Se le aceleró el pulso cuando vio que Daniel y Stephanie aparecían por la última esquina y caminaban hacia él. Cada vez más excitado, sacó el arma del bolsillo y se aseguró de que hubiese un proyectil en la recámara. La sostuvo en alto, junto a la cabeza, y se preparó para lo que más le gustaba en el mundo: ¡la acción!


–No creo que debamos volver a este tema -declaró Stephanie-, ni ahora ni quizá nunca más.

–Me disculpé por lo que dije en el restaurante. Lo único que digo ahora es que prefiero que me toquen a que me den una paliza.

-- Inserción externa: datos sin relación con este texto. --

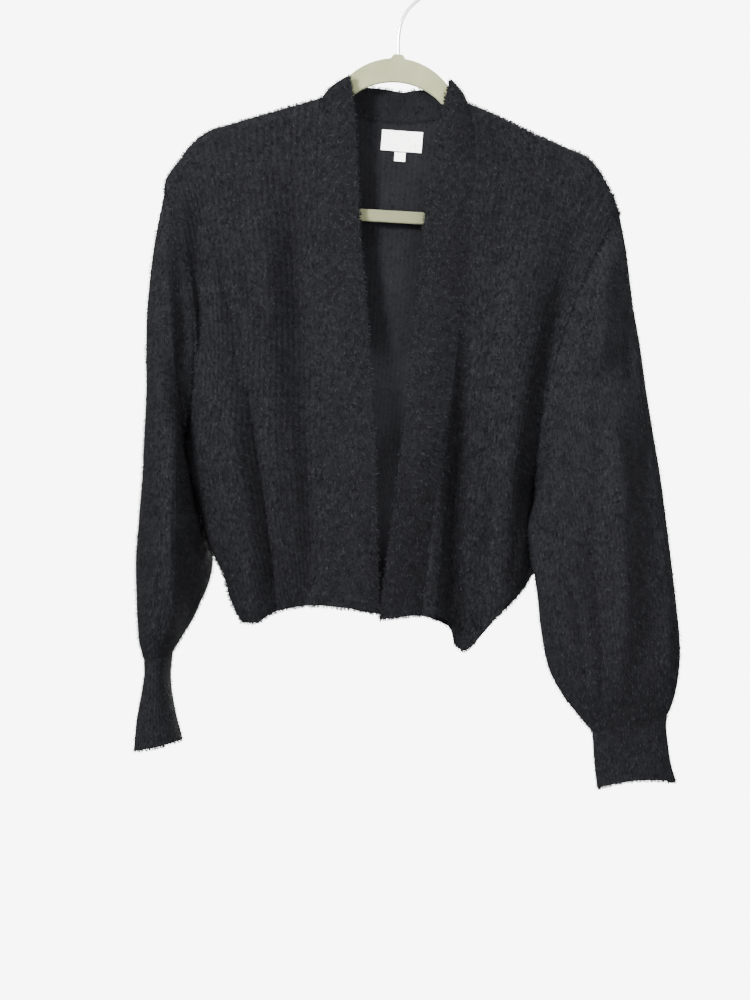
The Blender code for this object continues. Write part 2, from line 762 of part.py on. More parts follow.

No estoy diciendo que resulte agradable que te manoseen; solo que es más fácil de soportar que no que te peguen y acabes herido físicamente.

–¿Qué es esto, un concurso? – preguntó Stephanie despectivamente-. ¡No me respondas! No quiero hablar más de este asunto.

Daniel estaba a punto de responder cuando soltó una exclamación ahogada, se detuvo en seco, y apretó muy fuerte la mano de su compañera. Stephanie, que había estado mirando el suelo para no tropezar con unas piedras, se sobresaltó al escuchar la exclamación y alzó la mirada. Cuando lo hizo, ella también soltó un gemido.

Una figura descomunal había aparecido en su camino y les apuntaba con una pistola que sostenía con el brazo extendido. Daniel, más que Stephanie, se fijó en el punto rojo inmediatamente debajo del cañón.

Ninguno de los dos fue capaz de moverse mientras el hombre se acercaba lentamente. La expresión burlona y despectiva destacaba en su ancho rostro que Daniel reconoció con un estremecimiento. Gaetano se detuvo a un par de metros de la despavorida pareja que parecían haberse convertido en estatuas. En aquel instante, quedó sobradamente claro que la pistola apuntaba directamente a la frente de Daniel.

–Me has obligado a volver, imbécil -dijo Gaetano con voz áspera-. ¡Una decisión equivocada! A los hermanos Castigliano no les ha hecho ninguna gracia que no regresaras a Boston para ocuparte de su dinero. Creía que habías captado mi mensaje, pero está visto que no ha sido así, con la consecuencia de que me has hecho quedar mal. Así que adiós.

El sonido del disparo fue como un trueno en el silencio de la noche. El brazo de Gaetano que sostenía el arma bajó bruscamente mientras Daniel se tambaleaba hacia atrás y arrastraba a Stephanie con él. Stephanie soltó un grito mientras el cuerpo caía pesadamente, y se estrellaba de bruces contra el suelo con los brazos abiertos. Durante unos segundos, se produjeron algunas contracciones musculares, y después yació inmóvil. Del enorme orificio de salida en la parte de atrás del cráneo manó un reguero de sangre y materia gris.